**Problem requirements**
Copy out precisely the lines beginning at the line that contains "obj.data = obj.data.copy()" and ending at the line that contains "imported = [obj", including both.

**Data provided**
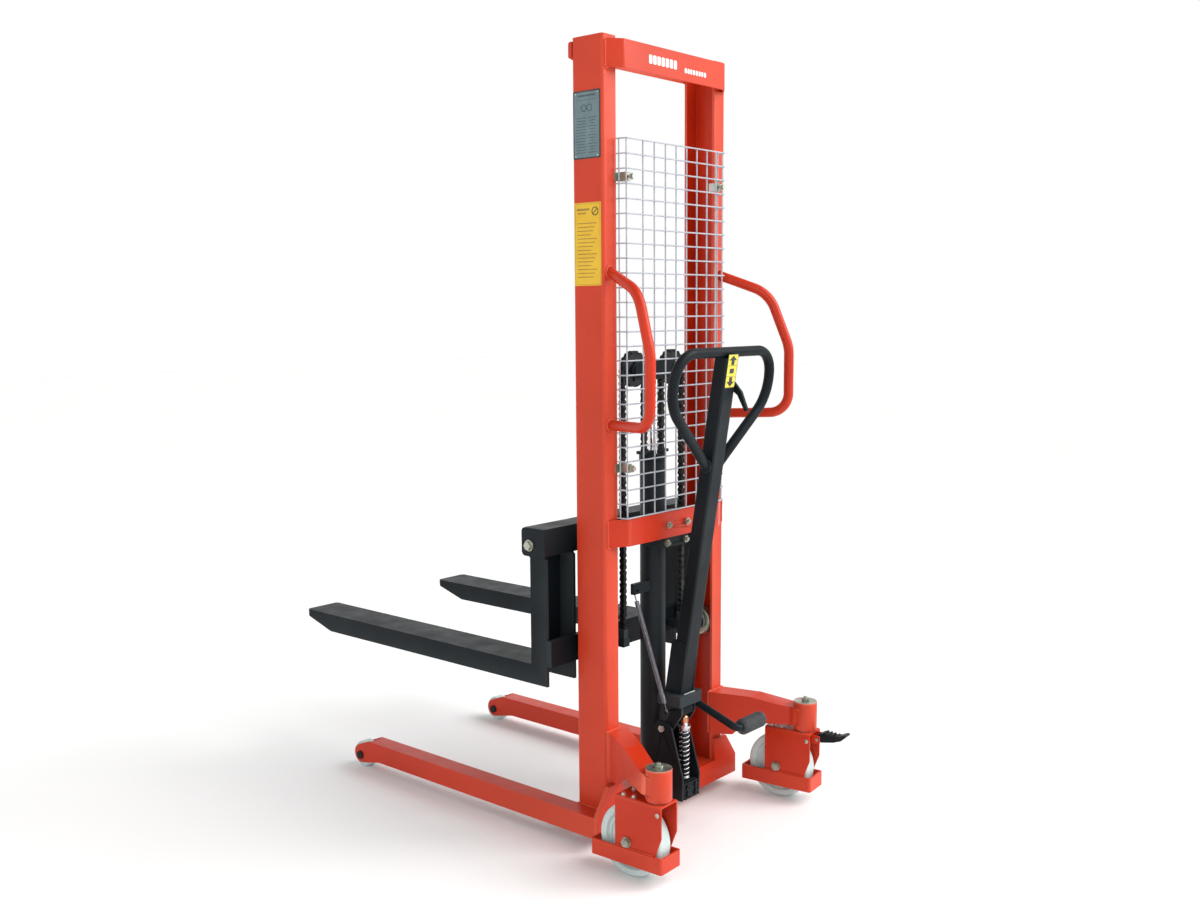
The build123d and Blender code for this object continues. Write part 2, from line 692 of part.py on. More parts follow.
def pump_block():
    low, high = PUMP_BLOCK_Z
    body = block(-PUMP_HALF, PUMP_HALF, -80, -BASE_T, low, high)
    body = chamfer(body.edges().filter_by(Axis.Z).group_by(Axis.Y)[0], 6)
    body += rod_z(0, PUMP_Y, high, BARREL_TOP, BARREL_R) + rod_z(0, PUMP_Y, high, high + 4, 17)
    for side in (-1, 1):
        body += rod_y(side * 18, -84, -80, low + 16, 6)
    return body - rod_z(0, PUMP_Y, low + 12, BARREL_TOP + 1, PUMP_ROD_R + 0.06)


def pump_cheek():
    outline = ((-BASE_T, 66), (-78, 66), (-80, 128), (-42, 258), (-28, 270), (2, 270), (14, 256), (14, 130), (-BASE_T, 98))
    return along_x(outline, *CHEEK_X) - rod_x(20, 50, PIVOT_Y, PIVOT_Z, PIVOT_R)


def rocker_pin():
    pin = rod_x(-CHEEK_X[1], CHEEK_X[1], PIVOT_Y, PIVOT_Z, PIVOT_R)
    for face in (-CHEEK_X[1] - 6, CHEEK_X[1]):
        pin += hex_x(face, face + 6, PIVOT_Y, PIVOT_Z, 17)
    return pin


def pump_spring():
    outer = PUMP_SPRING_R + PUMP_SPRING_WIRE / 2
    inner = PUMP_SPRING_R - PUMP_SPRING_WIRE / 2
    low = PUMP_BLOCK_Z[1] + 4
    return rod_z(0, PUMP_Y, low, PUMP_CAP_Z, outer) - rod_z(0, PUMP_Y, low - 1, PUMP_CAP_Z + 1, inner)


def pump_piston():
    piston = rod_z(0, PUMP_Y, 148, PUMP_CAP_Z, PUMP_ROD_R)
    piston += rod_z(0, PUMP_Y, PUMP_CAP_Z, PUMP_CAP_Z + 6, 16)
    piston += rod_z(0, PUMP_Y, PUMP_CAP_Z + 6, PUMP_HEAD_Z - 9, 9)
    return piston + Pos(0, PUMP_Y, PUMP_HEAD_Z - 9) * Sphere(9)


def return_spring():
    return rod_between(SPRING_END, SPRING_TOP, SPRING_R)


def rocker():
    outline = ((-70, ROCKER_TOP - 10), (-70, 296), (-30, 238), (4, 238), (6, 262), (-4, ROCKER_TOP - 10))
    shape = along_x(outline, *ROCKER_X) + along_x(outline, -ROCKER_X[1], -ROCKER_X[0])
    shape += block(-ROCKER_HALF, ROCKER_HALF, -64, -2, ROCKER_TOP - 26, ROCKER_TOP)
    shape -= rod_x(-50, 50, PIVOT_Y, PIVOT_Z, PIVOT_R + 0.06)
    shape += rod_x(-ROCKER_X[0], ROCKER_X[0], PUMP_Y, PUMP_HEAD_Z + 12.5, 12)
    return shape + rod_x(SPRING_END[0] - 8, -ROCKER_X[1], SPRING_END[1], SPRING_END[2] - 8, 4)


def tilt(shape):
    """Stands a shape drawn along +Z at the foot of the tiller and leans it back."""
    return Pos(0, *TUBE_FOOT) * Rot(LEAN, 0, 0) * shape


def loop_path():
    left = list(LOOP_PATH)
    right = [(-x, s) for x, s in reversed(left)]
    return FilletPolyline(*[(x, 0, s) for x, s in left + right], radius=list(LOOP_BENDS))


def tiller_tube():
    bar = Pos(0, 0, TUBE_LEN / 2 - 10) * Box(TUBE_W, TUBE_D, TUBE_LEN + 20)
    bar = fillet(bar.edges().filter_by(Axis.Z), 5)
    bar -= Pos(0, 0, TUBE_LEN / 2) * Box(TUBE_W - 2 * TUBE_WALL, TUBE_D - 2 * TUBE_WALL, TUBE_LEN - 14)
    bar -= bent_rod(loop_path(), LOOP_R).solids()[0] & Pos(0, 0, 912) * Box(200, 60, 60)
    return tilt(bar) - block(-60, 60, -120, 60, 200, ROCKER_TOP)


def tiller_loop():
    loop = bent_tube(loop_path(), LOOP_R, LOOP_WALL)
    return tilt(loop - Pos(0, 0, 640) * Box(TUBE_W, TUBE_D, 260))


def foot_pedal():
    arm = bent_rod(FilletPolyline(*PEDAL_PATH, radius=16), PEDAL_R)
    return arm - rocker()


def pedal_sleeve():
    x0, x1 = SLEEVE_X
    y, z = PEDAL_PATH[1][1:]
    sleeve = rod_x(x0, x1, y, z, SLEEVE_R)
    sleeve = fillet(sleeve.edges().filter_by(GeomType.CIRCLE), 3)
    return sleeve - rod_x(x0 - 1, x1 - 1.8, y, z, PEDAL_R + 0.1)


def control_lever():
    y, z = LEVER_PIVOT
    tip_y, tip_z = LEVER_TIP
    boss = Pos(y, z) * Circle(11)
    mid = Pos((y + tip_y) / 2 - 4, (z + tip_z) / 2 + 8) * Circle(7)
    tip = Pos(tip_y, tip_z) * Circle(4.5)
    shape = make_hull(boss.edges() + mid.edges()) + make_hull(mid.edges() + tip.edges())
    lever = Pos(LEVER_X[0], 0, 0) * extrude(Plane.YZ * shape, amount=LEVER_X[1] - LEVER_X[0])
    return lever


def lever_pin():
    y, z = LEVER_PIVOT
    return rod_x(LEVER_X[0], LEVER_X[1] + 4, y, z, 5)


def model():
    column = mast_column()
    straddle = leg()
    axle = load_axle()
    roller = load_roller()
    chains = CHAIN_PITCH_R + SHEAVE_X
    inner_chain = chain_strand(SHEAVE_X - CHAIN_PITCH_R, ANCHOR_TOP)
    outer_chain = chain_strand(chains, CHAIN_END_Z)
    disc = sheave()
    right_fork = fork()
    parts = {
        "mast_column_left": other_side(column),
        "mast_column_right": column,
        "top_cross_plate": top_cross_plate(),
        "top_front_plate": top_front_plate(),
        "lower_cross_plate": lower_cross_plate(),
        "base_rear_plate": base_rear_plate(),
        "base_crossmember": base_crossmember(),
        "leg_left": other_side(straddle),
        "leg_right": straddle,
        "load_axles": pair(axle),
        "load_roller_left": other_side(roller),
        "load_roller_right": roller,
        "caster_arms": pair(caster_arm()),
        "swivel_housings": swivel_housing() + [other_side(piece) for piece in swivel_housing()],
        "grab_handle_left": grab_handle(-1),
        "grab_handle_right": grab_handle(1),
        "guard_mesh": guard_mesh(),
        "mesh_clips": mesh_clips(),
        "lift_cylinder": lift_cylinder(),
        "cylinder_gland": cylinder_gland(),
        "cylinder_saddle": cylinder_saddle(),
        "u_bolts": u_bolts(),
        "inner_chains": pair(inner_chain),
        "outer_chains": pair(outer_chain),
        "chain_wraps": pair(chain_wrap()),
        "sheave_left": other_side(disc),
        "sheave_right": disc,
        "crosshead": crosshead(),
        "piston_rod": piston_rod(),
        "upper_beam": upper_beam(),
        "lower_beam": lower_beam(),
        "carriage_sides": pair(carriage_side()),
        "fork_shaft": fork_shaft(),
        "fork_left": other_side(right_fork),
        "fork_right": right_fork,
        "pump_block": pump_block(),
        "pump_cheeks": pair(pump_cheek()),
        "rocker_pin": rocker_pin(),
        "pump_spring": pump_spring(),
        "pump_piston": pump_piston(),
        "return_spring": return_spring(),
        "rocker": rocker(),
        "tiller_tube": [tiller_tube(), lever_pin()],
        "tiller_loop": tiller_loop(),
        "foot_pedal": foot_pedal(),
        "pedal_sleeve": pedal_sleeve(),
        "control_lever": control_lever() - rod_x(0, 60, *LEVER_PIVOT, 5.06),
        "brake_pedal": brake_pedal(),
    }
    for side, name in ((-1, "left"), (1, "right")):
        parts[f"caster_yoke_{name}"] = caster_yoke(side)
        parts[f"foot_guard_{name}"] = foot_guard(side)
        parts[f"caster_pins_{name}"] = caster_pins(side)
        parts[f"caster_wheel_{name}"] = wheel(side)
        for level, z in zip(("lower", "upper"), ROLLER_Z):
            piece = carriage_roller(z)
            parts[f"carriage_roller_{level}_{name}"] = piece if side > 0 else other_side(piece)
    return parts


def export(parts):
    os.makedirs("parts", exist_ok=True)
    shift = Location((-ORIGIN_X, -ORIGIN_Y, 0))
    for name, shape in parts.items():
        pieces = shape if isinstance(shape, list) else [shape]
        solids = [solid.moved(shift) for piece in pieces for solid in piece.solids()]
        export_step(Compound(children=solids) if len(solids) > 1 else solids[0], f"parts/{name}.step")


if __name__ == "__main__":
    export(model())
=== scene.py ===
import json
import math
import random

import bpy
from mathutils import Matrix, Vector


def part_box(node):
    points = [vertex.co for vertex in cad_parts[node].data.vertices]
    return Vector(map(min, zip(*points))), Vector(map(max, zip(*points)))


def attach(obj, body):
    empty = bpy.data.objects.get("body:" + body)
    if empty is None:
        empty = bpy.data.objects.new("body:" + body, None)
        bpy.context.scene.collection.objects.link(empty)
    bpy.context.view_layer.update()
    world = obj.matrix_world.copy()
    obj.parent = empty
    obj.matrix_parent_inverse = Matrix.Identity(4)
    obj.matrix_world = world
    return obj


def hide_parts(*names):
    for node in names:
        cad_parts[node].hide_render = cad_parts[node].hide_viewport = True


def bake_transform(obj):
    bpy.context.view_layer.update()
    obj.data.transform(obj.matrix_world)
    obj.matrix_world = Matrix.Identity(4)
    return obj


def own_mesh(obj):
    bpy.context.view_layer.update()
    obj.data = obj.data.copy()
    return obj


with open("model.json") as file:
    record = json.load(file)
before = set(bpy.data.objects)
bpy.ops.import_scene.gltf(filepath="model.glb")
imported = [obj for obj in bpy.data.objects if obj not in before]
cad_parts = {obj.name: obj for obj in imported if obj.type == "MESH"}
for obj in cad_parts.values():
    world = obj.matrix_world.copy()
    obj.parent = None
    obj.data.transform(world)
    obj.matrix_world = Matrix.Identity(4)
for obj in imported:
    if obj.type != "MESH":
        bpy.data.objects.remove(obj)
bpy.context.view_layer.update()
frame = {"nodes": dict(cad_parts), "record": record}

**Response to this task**
    obj.data = obj.data.copy()
    return obj


with open("model.json") as file:
    record = json.load(file)
before = set(bpy.data.objects)
bpy.ops.import_scene.gltf(filepath="model.glb")
imported = [obj for obj in bpy.data.objects if obj not in before]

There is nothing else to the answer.